Next week, Oklahoma voters will be asked to vote on widening the tax base for intangible property. Right now, we pay taxes on some intangible properties - cash on hand, bank drafts, certified checks, stocks, bonds, property we should own but may not.
That last one is the one that bites me every year. I'm not paying taxes on what I actually own inside my home, I'm paying taxes on what the state thinks I should own inside my home on the premise that I buy new furniture every 5 years. I am taxed on the value of that new furniture that I haven't bought and don't own. It's called an ad valorem tax.

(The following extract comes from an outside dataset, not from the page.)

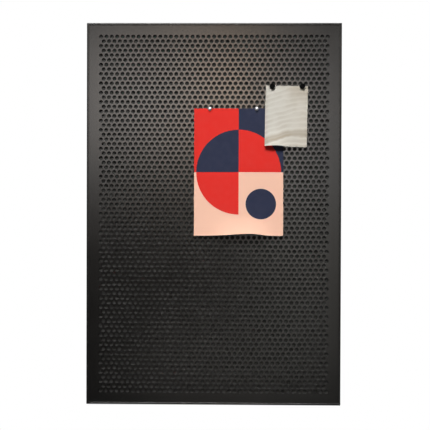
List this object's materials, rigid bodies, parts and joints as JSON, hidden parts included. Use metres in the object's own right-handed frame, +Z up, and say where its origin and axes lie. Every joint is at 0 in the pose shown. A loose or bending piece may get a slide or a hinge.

And one of the things the Legislature is contemplating is widening a 1968 state tax law on intangible property – they want to include lease agreements, insurance policies, unused mineral rights (they already tax used mineral rights), computer software, databases, customer lists, customer relationships, copyrights, patents, educational degrees (including kindergarten and high school diplomas!), ideas, services, good will (I’m not sure how they will determine the cheerfulness level of “Good morning!” in order to tax it, but that was one of the samples they gave, along with the “good will” generated by McDonald’s Golden Arches), advertising, technical documentation, essays, poetry, trade names and trade marks, email, volunteer work, and workforce goodwill.
I’m sure if they could find a way to include one’s private thoughts and personal conversations, they would!
I already pay an ad valorem tax on property I don’t own, and now I’m going to have to pay a tax on attitudes and good will?
It boggles my mind.
I think, if this keeps up, when I retire, I am leaving Oklahoma. Don’t know where, yet, but I don’t think I want to live in a state that taxes good will.